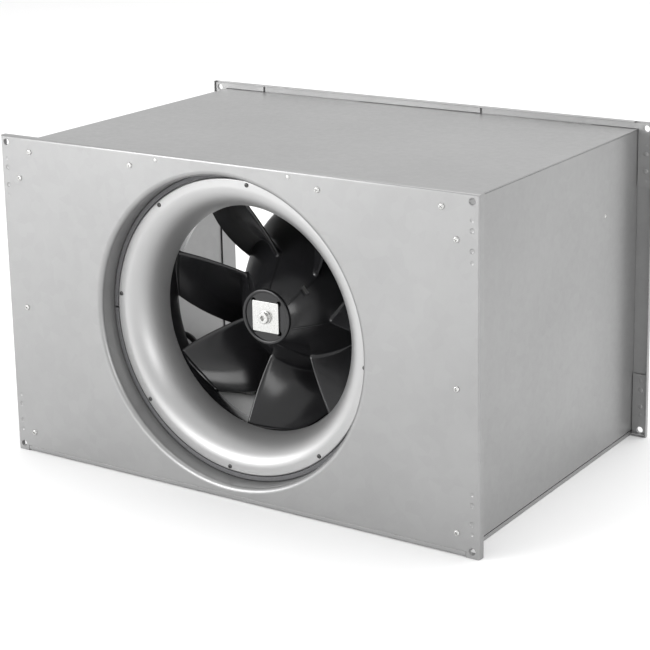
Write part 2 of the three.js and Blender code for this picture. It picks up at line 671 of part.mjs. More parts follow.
// ---------------------------------------------------------------- motor cable
// From the gland on the housing, down beside the left rail, along the base pan and up to the
// terminal box's entry.
const cableRoute = [
  [-59.8, 262, 135.2], [-66, 263.5, 129.2], [-82, 275, 113], [-100, 293, 97.5], [-113, 304, 87],
  [-119.4, 315, 76], [-118.6, 323, 66], [-118, 326, 54], [-118, 326, 42], [-121, 325, 26],
  [-131, 322.5, 13], [-148, 318, 7], [-175, 311, 6.5], [-205, 303, 6.5], [-226, 297, 6.9],
  [-243, 293, 11.5], [-254, 291, 23], [-258, 290.3, 39], [-263, 290, 56], [-274, 290, 68],
  [-288, 290, 72], [-302, 290, 72], [-316, 290, 72],
];

function motorCable() {
  const curve = new THREE.CatmullRomCurve3(cableRoute.map((point) => new THREE.Vector3(...point)));
  const round = arc([0, 0], cable.radius, cable.radius, 0, 360 - 360 / cable.sides, cable.sides - 1);
  const section = new THREE.Shape(round.map(([a, b]) => new THREE.Vector2(a, b)));
  return new THREE.ExtrudeGeometry(section, { steps: cable.steps, extrudePath: curve });
}

// A saddle that holds the cable down, its feet on y = 0 and its opening along Z.
function cableClip() {
  const { seat, inner, outer, foot, sheet, halfLength } = clip;
  const over = arc([0, seat], outer, outer, 0, 180, 8);
  const under = arc([0, seat], inner, inner, 180, 0, 8);
  const left = [[-outer, sheet], [-foot, sheet], [-foot, 0], [-inner, 0]];
  const right = [[inner, 0], [foot, 0], [foot, sheet], [outer, sheet]];
  return prism([...over, ...left, ...under, ...right], [-halfLength, halfLength]);
}

place("motor_cable", motorCable(), "rubber");

const motorGland = place("motor_gland", cableGland(), "blackPlastic");
const downLeft = new THREE.Vector3(-1, 0, -1).normalize();
motorGland.quaternion.setFromUnitVectors(new THREE.Vector3(0, 1, 0), downLeft);
motorGland.position.set(0, cableRoute[0][1], axisHeight).addScaledVector(downLeft, fin.radius + gap);

const railClip = place("cable_clip_rail", cableClip(), "zincPlate");
railClip.rotation.z = Math.PI / 2;
railClip.position.set(-damper.x - rail.halfWidth - gap, 326, 48);

const baseClip = place("cable_clip_base", cableClip(), "zincPlate");
baseClip.rotation.set(Math.PI / 2, 0, THREE.MathUtils.degToRad(-75), "ZYX");
baseClip.position.set(-190, 307, t + gap);

export default new THREE.Group().add(model);
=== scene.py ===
"""The looks of the inline duct fan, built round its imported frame. Metres, +Z up, air along +Y.

Shapes are worked out in millimetres from one datum: the point of the fan's axis in the inlet face,
so x is to the right, y is the depth behind the inlet face and z is the height above the axis.
A shape is a pair of lists: its vertices, and its faces as lists of vertex numbers.
The sizes repeat those of the CAD, so the looks fill the same places.
"""

import json
import math
from types import SimpleNamespace as Sizes

import bmesh
import bpy
from mathutils import Matrix, Vector
from mathutils.geometry import delaunay_2d_cdt


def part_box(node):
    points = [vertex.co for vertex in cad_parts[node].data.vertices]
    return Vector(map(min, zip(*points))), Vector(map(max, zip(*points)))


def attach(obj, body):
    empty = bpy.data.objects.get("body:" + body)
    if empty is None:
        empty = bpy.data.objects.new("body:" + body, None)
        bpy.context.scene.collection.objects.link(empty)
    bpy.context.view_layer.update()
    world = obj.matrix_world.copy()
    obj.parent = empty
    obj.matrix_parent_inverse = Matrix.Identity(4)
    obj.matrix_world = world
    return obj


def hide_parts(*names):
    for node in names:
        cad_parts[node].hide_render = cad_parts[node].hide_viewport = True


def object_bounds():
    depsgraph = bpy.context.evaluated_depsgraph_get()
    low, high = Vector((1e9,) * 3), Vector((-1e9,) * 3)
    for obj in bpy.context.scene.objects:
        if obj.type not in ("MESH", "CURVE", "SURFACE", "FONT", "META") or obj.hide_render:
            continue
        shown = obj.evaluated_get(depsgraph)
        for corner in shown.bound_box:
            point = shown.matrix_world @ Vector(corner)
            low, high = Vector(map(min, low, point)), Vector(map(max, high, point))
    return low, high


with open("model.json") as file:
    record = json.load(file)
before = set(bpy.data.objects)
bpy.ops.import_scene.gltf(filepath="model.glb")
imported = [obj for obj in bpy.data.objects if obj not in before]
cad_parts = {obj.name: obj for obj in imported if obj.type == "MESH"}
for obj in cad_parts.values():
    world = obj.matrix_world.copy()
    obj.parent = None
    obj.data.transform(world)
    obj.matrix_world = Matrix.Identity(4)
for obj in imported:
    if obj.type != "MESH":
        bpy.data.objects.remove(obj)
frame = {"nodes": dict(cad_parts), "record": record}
cad_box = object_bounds()

MM = 0.001
AXIS_Z = sum(corner.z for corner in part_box("inlet_nozzle")) / 2
DATUM = Vector((0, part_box("front_panel")[0].y, AXIS_Z))

# ------------ sizes in millimetres
SHEET = 1.5
ROUND = 192
FLANGE = Sizes(half_width=320, half_height=195, fold=9, bend=2.6)
SILL_NOTCH = Sizes(half_width=304, height=6.5)
BOLT_HOLE = Sizes(x=311.2, z=187.3, radius=4)
OPENING = Sizes(radius=178.5, bend=6, depth=25)
SEAL = Sizes(inner=172.8, outer=177.9, front=24.3, rear=29.6, gap_degrees=0.7)
NOZZLE = Sizes(rim=172, bell=163, throat=133, face=24, end=71, lip=5.6, fold=1.8)
NOZZLE_SCREWS = Sizes(count=8, circle=167.5, first=84)
FRONT_SCREWS = [(276, 178.5), (126, 178.5), (293, 146), (293, -12), (293, -170)]
RIVETS = [(89, 188.3)]
RIVET_HEAD = Sizes(radius=2.4, height=1.1)
SIDE_DOT = Sizes(place=(300, 335, 99), radius=2.2, height=0.7)
# The clinch points in each corner, all at one x: the height, the radius and the depth.
CLINCH_X = 311
CLINCHES = [(157, 3.0, 0.9), (136, 3.0, 0.9), (168, 2.2, 0.4), (124, 2.2, 0.4)]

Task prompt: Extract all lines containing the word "return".

Response to the exercise:
  return new THREE.ExtrudeGeometry(section, { steps: cable.steps, extrudePath: curve });
  return prism([...over, ...left, ...under, ...right], [-halfLength, halfLength]);
    return Vector(map(min, zip(*points))), Vector(map(max, zip(*points)))
    return obj
    return low, high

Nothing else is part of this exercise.